Last year he introduced a bill to create a nuclear waste administration to handle that task with Texas Republican, Rep. August Pfluger. It calls for a “collaborative, consent-based process” to find communities willing to take nuclear waste in exchange for jobs and economic development. The system is based on models used in Finland and Canada. 

Levin said the Department of Energy estimates that interim storage might be available by 2040, and a permanent geologic repository could come online around 2060, but Levin said he wants to “dramatically accelerate that timeframe” and hopes to get short-term storage facilities online in the 2030s. 

Last month the Supreme Court ruled in favor of a plan by a private company in Texas to build a facility to store spent fuel from various nuclear power plants across the country, which could include 3.55 million pounds of waste from San Onofre, the Union-Tribune reported

Texas Gov. Greg Abbott opposes the West Texas facility and has fought to block it. Although the Supreme Court gave the Nuclear Regulatory Commission the okay to approve a lease for the project, the company says it wants to work things out with the state of Texas first. 

“We strongly support the renewed efforts at the federal level to develop interim- and long-term storage of spent nuclear fuel,” Monford, the Edison Spokesman told me “It’s important that the process be based on informed community consent.” 

Costs Could Climb

Although the approved expense for decommissioning San Onofre is just shy of $5 billion, some nuclear safety advocates think that’s a lowball number. 

Speakers at this week’s meeting said they worry about potential future rate hikes and say the process lacks transparency. 

“SCE and SDG&E are asking CPUC to approve billions of dollars in nuclear decommissioning costs, but the public has not been given a clear, detailed breakdown of how that money was spent or how future costs will be managed,” Santa Ana resident Grace Valdez said. “We’re being told there’s no rate increase at this time. But we all know that once these costs are approved the burden eventually gets passed onto us.” 

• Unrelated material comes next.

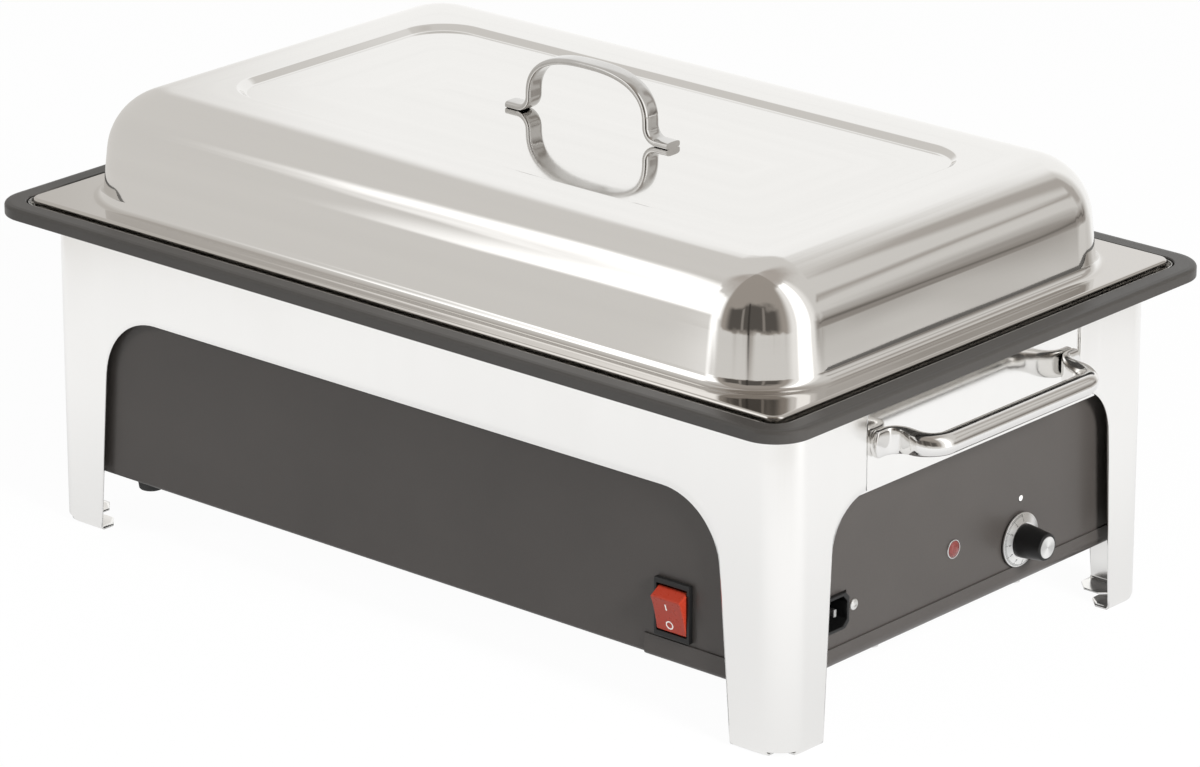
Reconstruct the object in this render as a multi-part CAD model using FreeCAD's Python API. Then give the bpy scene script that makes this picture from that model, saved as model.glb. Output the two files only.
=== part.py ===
"""Electric chafing dish for one full-size gastronorm pan.

A stainless stand of four sheet panels carries a black plastic rim. A water tank hangs in the
rim, a food pan sits on the tank's flange, and a domed lid with a bow handle covers the pan.
A powder-coated housing under the tank holds the heating element and the electrical parts.

Millimetres, +Z up, origin on the ground under the middle of the stand. +X points to the end
with the thermostat knob, and -Y to the front with the switch.
"""
import FreeCAD, Part
import math
import os

V = FreeCAD.Vector
X_AXIS = V(1, 0, 0)
Y_AXIS = V(0, 1, 0)
Z_AXIS = V(0, 0, 1)

# Stand: bent sheet panels with a leg at each corner
STAND_HALF_X = 264.5
STAND_HALF_Y = 153.5
STAND_TOP = 178.5
STAND_CORNER = 17.0
STAND_SHEET = 1.2
STAND_FLANGE = 7.0
SEAM_Y = 89.0
END_PANEL_LAP = 15.0
END_PANEL_BOTTOM = 128.0
LONG_ARCH = dict(half=229.0, lean=0.08, top=131.0, radius=39.0)
FRONT_END_ARCH = dict(half=121.5, lean=0.05, top=129.8, radius=29.0)
REAR_END_ARCH = dict(half=121.5, lean=0.05, top=134.0, radius=29.0)
FOOT_REACH = 16.5
FOOT_BEND = 2.6
FOOT_CORNER_GAP = 12.0
FOOT_NOTCH = 2.6
FOOT_CHAMFER = 7.0

# Plastic rim: a moulded frame that rests on the stand
RIM_HALF_X = 283.0
RIM_HALF_Y = 180.5
RIM_CORNER = 22.0
RIM_BOTTOM = 181.2
RIM_TOP = 188.2
RIM_WALL = 2.5
RECESS_HALF_X = 271.6
RECESS_HALF_Y = 169.1
RECESS_CORNER = 12.5
RECESS_FLOOR = 181.0
RIM_OPENING_X = 255.3
RIM_OPENING_Y = 152.6
RIM_SCREW_TIP = STAND_TOP + 2.1

# Food pan of the standard full size, 530 by 325 over its flange
PAN_HALF_X = 265.0
PAN_HALF_Y = 162.5
PAN_TOP = 189.0
PAN_SHEET = 0.9
PAN_LIP_BOTTOM = 182.3
PAN_FLANGE_CORNER = 8.0
PAN_BODY_TOP = (252.2, 149.2, 46.0)
PAN_BODY_BOTTOM = (245.6, 142.6, 42.0)
PAN_BOTTOM = 123.2
PAN_BOTTOM_RADIUS = 12.0

# Water tank
TANK_HALF_X = 270.9
TANK_HALF_Y = 168.4
TANK_CORNER = 11.8
TANK_SHEET = 0.9
TANK_UPSTAND = 187.4
TANK_MOUTH = (254.4, 151.6, 40.0)
TANK_WAIST = (251.7, 147.3, 38.0)
TANK_FLOOR = (248.6, 145.1, 36.0)
TANK_WAIST_Z = 150.0
TANK_BOTTOM = 106.0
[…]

Monford said the costs of decommissioning will be covered by the existing San Onofre trust fund. He said the company won’t pass expenses onto ratepayers and will return any money left over to customers. 

“SCE is not seeking any form of rate increase in the Nuclear Decommissioning Cost Triennial Proceeding that is before the California Public Utilities Commission,” he said. 

John Geesman, an attorney for the Alliance for Nuclear Responsibility, told the California Public Utilities Commission this week that the power utilities “have used out of date, pie-in-the-sky assumptions” about the time and cost of dismantling. 

David Weisman, executive director of the organization, said the power companies should have contingency plans for storing the waste at San Onofre into the 2050s and figure out how to move it to higher ground on site as the sea level rises. 

His demand to the power companies and regulators: “Be realistic about the dates to have the waste removed, be realistic about the legal and political battles, and be realistic about what that may cost. Don’t sugarcoat the numbers.” 

Despite federal spending cuts and party-line battles, Levin thinks lawmakers from both sides of the aisle want a solution for nuclear waste. 

“This is a very difficult time for the country in terms of the ability to get things done on a bipartisan issue,” he told me. “But this issue has more traction now than I have seen in my six and a half years in Congress.”